Niemand kann sich auf ein Naturgesetz der Wirtschaft berufen, um politische Entscheidungen zu begründen. Denn es gibt keins. Was es gibt, sind historisch entstandene, auf Übereinkünften der Akteure beruhende Regeln. Diese sind begründungsbedürftig, kritisier- und veränderbar wie alle Menschenwerke.  

Erst wenn klar ist, dass die unsichtbare Hand, also der Markt als unhinterfragbare Quasi-Gottheit oder Naturgesetz nicht existiert, wird deutlich, dass der Markt weder absoluter Heilsbringer noch Übeltäter ist. Entkleidet man den Markt von all den Schleiern, die ihm sprachmächtige Ökonomen und nicht zuletzt interessengeleitete Marktteilnehmer selbst überwarfen, dann kann man ihn als das schätzen und gegen seine Kritiker verteidigen, was er ist: eine kluge, vernünftige Einrichtung zur Steigerung ökonomischer Effizienz in bürgerlichen Gesellschaften.  

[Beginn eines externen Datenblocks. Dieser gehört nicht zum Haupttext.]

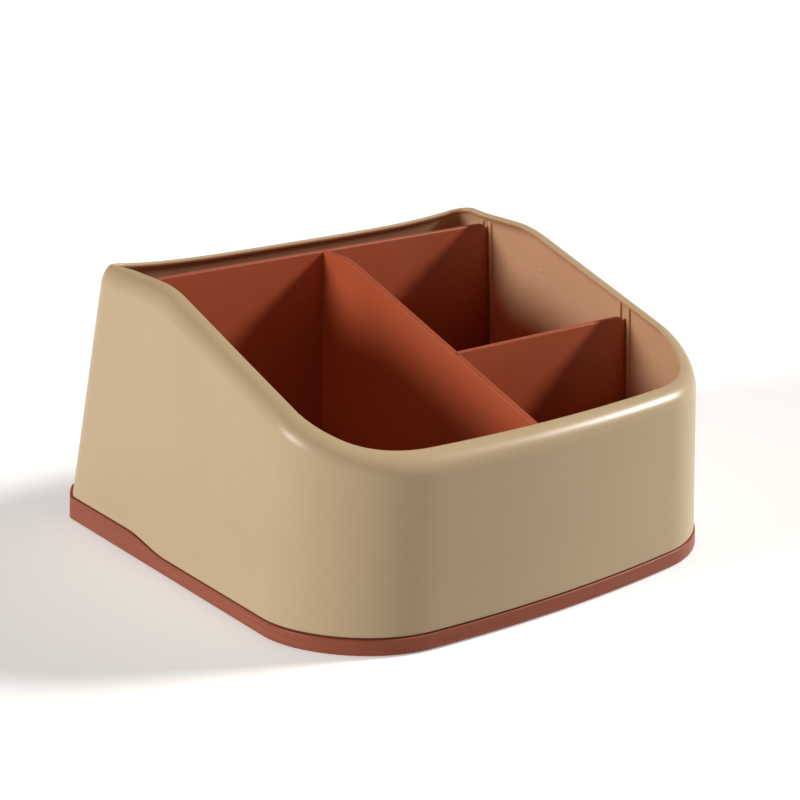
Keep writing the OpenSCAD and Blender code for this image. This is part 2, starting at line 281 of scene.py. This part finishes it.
def extruded(name, outer, axis, centre, thick, edge, steps, land=0.0):
    """Closed plate with rounded edges. The outline is in (y, z) for axis 'x', in (x, z) for 'y'."""
    outer = np.array(outer, float)
    if area_sign(outer) < 0:
        outer = outer[::-1]
    rows = []
    for k in range(steps + 1):
        q = math.radians(90 * k / steps)
        rows.append((edge * (1 - math.sin(q)), -thick / 2 + edge * (1 - math.cos(q))))
    if land:  # a ring just inside the round keeps edge shading off the flat faces
        rows.insert(0, (edge + land, -thick / 2))
    rows += [(d, -w) for d, w in reversed(rows)]
    bm = bmesh.new()

    def place(p, w):
        if axis == "x":
            return (centre + w, p[0], p[1])
        return (p[0], centre + w, p[1])

    grid = [[bm.verts.new([c * MM for c in place(p, w)]) for p in offset_loop(outer, d)] for d, w in rows]
    n = len(outer)
    for k in range(len(rows) - 1):
        for i in range(n):
            j = (i + 1) % n
            bm.faces.new((grid[k][i], grid[k][j], grid[k + 1][j], grid[k + 1][i]))
    for ring in (grid[0], grid[-1]):
        cap = [bm.edges.get((ring[i], ring[(i + 1) % n])) for i in range(n)]
        bmesh.ops.triangle_fill(bm, edges=cap, use_beauty=True, use_dissolve=False)
    bmesh.ops.recalc_face_normals(bm, faces=bm.faces)
    mesh = bpy.data.meshes.new(name)
    bm.to_mesh(mesh)
    bm.free()
    obj = bpy.data.objects.new(name, mesh)
    scene.collection.objects.link(obj)
    return obj


def inner_x(z):
    return half_x(z) - WALL


def inner_front(z):
    return front_y(z) - WALL


RIB_W, RIB_REACH, RIB_GAP, RIB_DROP, RIB_ROOT = 1.2, 1.0, 0.35, 3.4, 0.6
RIB_BASE = UPSTAND_TOP + 2
RIB_OFFSET = PLATE / 2 + RIB_GAP + RIB_W / 2
DOME_STEM = 0.6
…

Diese Aufklärung, diese Entzauberung des Marktes als veränderbares Menschenwerk können nur die Marktakteure selbst leisten. Das ist die ökonomische Reformation, die den marktvergötternden Gesellschaften der Gegenwart aufgegeben ist, wenn sie sich nicht zu Knechten ihrer eigenen Schöpfung machen wollen. Sie waren vermutlich schon einmal weiter fortgeschritten mit dieser Aufgabe als derzeit.